What constitutes relevant evidence depends, on of course, on the nature and purpose of the measuring instrument. The purpose of certain tests is to provide a basis for specific predictions about individuals, e.g., whether certain individuals will be successful in a particular type of career, profession or in solving a certain type of problem.
Other tests, although they are designed to measure specific characteristics of individuals do not afford predictions about how individuals will respond to function in given situations. In the case of the former type of tests, evidence as to whether the individual actually conforms to the predictions, provides a basis for estimating the validity of the test.
Investigation of validity in these terms may be described as pragmatic, i.e., validity judged in terms of accuracy of predictions made on the basis of the test results.

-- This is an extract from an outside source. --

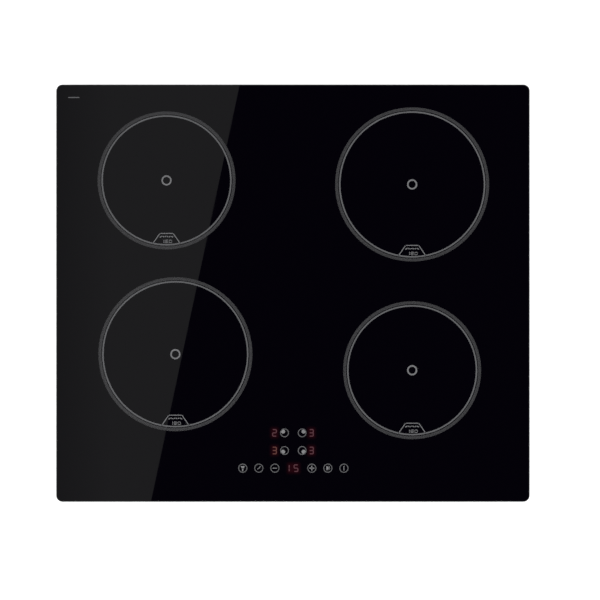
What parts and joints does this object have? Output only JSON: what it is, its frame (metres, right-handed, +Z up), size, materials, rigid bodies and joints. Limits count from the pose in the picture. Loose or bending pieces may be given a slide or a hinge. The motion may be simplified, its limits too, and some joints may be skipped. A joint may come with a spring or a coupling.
{
  "type": "induction hob",
  "caption": "Built-in induction hob: black ceramic glass with printed cooking zones and touch controls over a vented sheet casing with clamps, coils and blowers.",
  "frame": {"origin": "under the middle of the glass, in the plane of the casing's flat bottom", "axes": "+Z up through the glass, -Y towards the cook, +X to the cook's right"},
  "size_m": [0.59, 0.52, 0.0601],
  "materials": {
    "ceramic_glass": "polished black",
    "enamel_print": "fired grey enamel",
    "seal_foam": "closed-cell foam",
    "silicone": "cured silicone",
    "galvanised_sheet": "galvanised, faint spangle",
    "zinc_steel": "zinc plated",
    "circuit_board": "solder mask",
    "heatsink_aluminium": "extruded",
    "epoxy_package": "moulded epoxy",
    "capacitor_case": "moulded case",
    "choke_winding": "enamelled copper wire on a ring core",
    "spring_steel": "drawn spring wire",
    "black_plastic": "moulded, fine grain",
    "display_case": "dark filter face",
    "ribbon_grey": "flat ribbon",
    "grey_plastic": "moulded, fine grain",
    "terminal_plastic": "glass-filled nylon",
    "deck_aluminium": "mill finish",
    "ferrite": "sintered ferrite",
    "former_plastic": "glass-filled polyester",
    "copper_litz": "twisted enamelled copper strands",
    "mica": "pressed mica flakes",
    "sensor_ceramic": "ceramic cap"
  },
  "bodies": {
    "base": {"glass_panel": "ceramic_glass", "ceramic_print": "enamel_print", "sealing_strip": "seal_foam", "adhesive_bead": "silicone", "support_frame": "galvanised_sheet", "bottom_casing": "galvanised_sheet", "clamp_brackets": "galvanised_sheet", "casing_screws": "zinc_steel", "power_boards": "circuit_board", "control_board": "circuit_board", "heatsinks": "heatsink_aluminium", "power_transistors": "epoxy_package", "film_capacitors": "capacitor_case", "filter_chokes": "choke_winding", "coil_springs": "spring_steel", "touch_springs": "spring_steel", "fan_housing_left": "black_plastic", "fan_housing_right": "black_plastic", "display_modules": "display_case", "ribbon_cables": "ribbon_grey", "control_carrier": "grey_plastic", "terminal_box": "grey_plastic", "terminal_block": "terminal_plastic", "coil_deck_left": "deck_aluminium", "coil_deck_right": "deck_aluminium"},
    "coil_rear_left": {"coil_plate_rear_left": "deck_aluminium", "ferrite_bars_rear_left": "ferrite", "coil_former_rear_left": "former_plastic", "coil_winding_rear_left": "copper_litz", "mica_sheet_rear_left": "mica", "thermistor_rear_left": "sensor_ceramic"},
    "coil_rear_right": {"coil_plate_rear_right": "deck_aluminium", "ferrite_bars_rear_right": "ferrite", "coil_former_rear_right": "former_plastic", "coil_winding_rear_right": "copper_litz", "mica_sheet_rear_right": "mica", "thermistor_rear_right": "sensor_ceramic"},
    "coil_front_left": {"coil_plate_front_left": "deck_aluminium", "ferrite_bars_front_left": "ferrite", "coil_former_front_left": "former_plastic", "coil_winding_front_left": "copper_litz", "mica_sheet_front_left": "mica", "thermistor_front_left": "sensor_ceramic"},
    "coil_front_right": {"coil_plate_front_right": "deck_aluminium", "ferrite_bars_front_right": "ferrite", "coil_former_front_right": "former_plastic", "coil_winding_front_right": "copper_litz", "mica_sheet_front_right": "mica", "thermistor_front_right": "sensor_ceramic"},
    "clamp_screw_rear_right": {"clamp_screw_rear_right": "zinc_steel"},
    "clamp_arm_rear_right": {"clamp_arm_rear_right": "zinc_steel"},
    "clamp_screw_front_right": {"clamp_screw_front_right": "zinc_steel"},
    "clamp_arm_front_right": {"clamp_arm_front_right": "zinc_steel"},
    "clamp_screw_front_left": {"clamp_screw_front_left": "zinc_steel"},
    "clamp_arm_front_left": {"clamp_arm_front_left": "zinc_steel"},
    "clamp_screw_rear_left": {"clamp_screw_rear_left": "zinc_steel"},
    "clamp_arm_rear_left": {"clamp_arm_rear_left": "zinc_steel"},
    "fan_left": {"fan_rotor_left": "black_plastic"},
    "fan_right": {"fan_rotor_right": "black_plastic"},
    "terminal_cover": {"terminal_cover": "grey_plastic"}
  },
  "joints": [
    {"name": "coil_float_rear_left", "type": "slide", "parent": "base", "child": "coil_rear_left", "axis": [0, 0, 1], "range_m": [-0.003, 0], "stiffness_N_per_m": 3500, "springref_m": 0.004, "deforming": ["coil_springs"]},
    {"name": "coil_float_rear_right", "type": "slide", "parent": "base", "child": "coil_rear_right", "axis": [0, 0, 1], "range_m": [-0.003, 0], "stiffness_N_per_m": 3500, "springref_m": 0.004, "deforming": ["coil_springs"]},
    {"name": "coil_float_front_left", "type": "slide", "parent": "base", "child": "coil_front_left", "axis": [0, 0, 1], "range_m": [-0.003, 0], "stiffness_N_per_m": 3500, "springref_m": 0.004, "deforming": ["coil_springs"]},
    {"name": "coil_float_front_right", "type": "slide", "parent": "base", "child": "coil_front_right", "axis": [0, 0, 1], "range_m": [-0.003, 0], "stiffness_N_per_m": 3500, "springref_m": 0.004, "deforming": ["coil_springs"]},
    {"name": "clamp_turn_rear_right", "type": "hinge", "parent": "base", "child": "clamp_screw_rear_right", "pos_m": [0.268, 0.166, 0.0155], "axis": [0, 0, 1], "range_deg": [0, 90]},
    {"name": "clamp_lift_rear_right", "type": "slide", "parent": "clamp_screw_rear_right", "child": "clamp_arm_rear_right", "axis": [0, 0, 1], "range_m": [0, 0.014]},
    {"name": "clamp_turn_front_right", "type": "hinge", "parent": "base", "child": "clamp_screw_front_right", "pos_m": [0.268, -0.124, 0.0155], "axis": [0, 0, 1], "range_deg": [0, 90]},
    {"name": "clamp_lift_front_right", "type": "slide", "parent": "clamp_screw_front_right", "child": "clamp_arm_front_right", "axis": [0, 0, 1], "range_m": [0, 0.014]},
    {"name": "clamp_turn_front_left", "type": "hinge", "parent": "base", "child": "clamp_screw_front_left", "pos_m": [-0.268, -0.166, 0.0155], "axis": [0, 0, 1], "range_deg": [0, 90]},
    {"name": "clamp_lift_front_left", "type": "slide", "parent": "clamp_screw_front_left", "child": "clamp_arm_front_left", "axis": [0, 0, 1], "range_m": [0, 0.014]},
    {"name": "clamp_turn_rear_left", "type": "hinge", "parent": "base", "child": "clamp_screw_rear_left", "pos_m": [-0.268, 0.124, 0.0155], "axis": [0, 0, 1], "range_deg": [0, 90]},
    {"name": "clamp_lift_rear_left", "type": "slide", "parent": "clamp_screw_rear_left", "child": "clamp_arm_rear_left", "axis": [0, 0, 1], "range_m": [0, 0.014]},
    {"name": "fan_spin_left", "type": "hinge", "parent": "base", "child": "fan_left", "pos_m": [-0.15, 0.135, 0.0147], "axis": [0, 0, 1], "continuous": true},
    {"name": "fan_spin_right", "type": "hinge", "parent": "base", "child": "fan_right", "pos_m": [0.15, 0.135, 0.0147], "axis": [0, 0, 1], "continuous": true},
    {"name": "terminal_cover_hinge", "type": "hinge", "parent": "base", "child": "terminal_cover", "pos_m": [0, 0.1848, 0.0022], "axis": [-1, 0, 0], "range_deg": [0, 100]}
  ]
}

The latter type of tests which are designed to measure characteristics that do not lead to specific predictions cannot naturally be evaluated so directly. Certain other evidence is necessary and is sought to provide a basis for judging whether the test or instrument measures the concept, it is charged with measuring. The approach has been designated as construct validation.
Pragmatic Validity:
In the pragmatic approach to estimation of validity the interest is in the usefulness of the measuring instrument as an indicator or a predictor of some other behaviour or characteristics of the individual. The investigator is not interested in the performance of the subject on the test per se; rather he is interested in the person’s performance on the test only as an indication of a certain characteristic of the person.
What is essential in this approach is that there be a reasonably valid and reliable criterion with which the scores on the measuring instrument can be compared. In general, the nature of the predictions and the techniques available for checking them will determine what criteria are relevant. For example, if the purpose of a test is to predict success in school, one very relevant criterion could be the school grades.
Ideally, the criterion with which the scores on the measuring instrument are compared should itself be perfectly valid and reliable.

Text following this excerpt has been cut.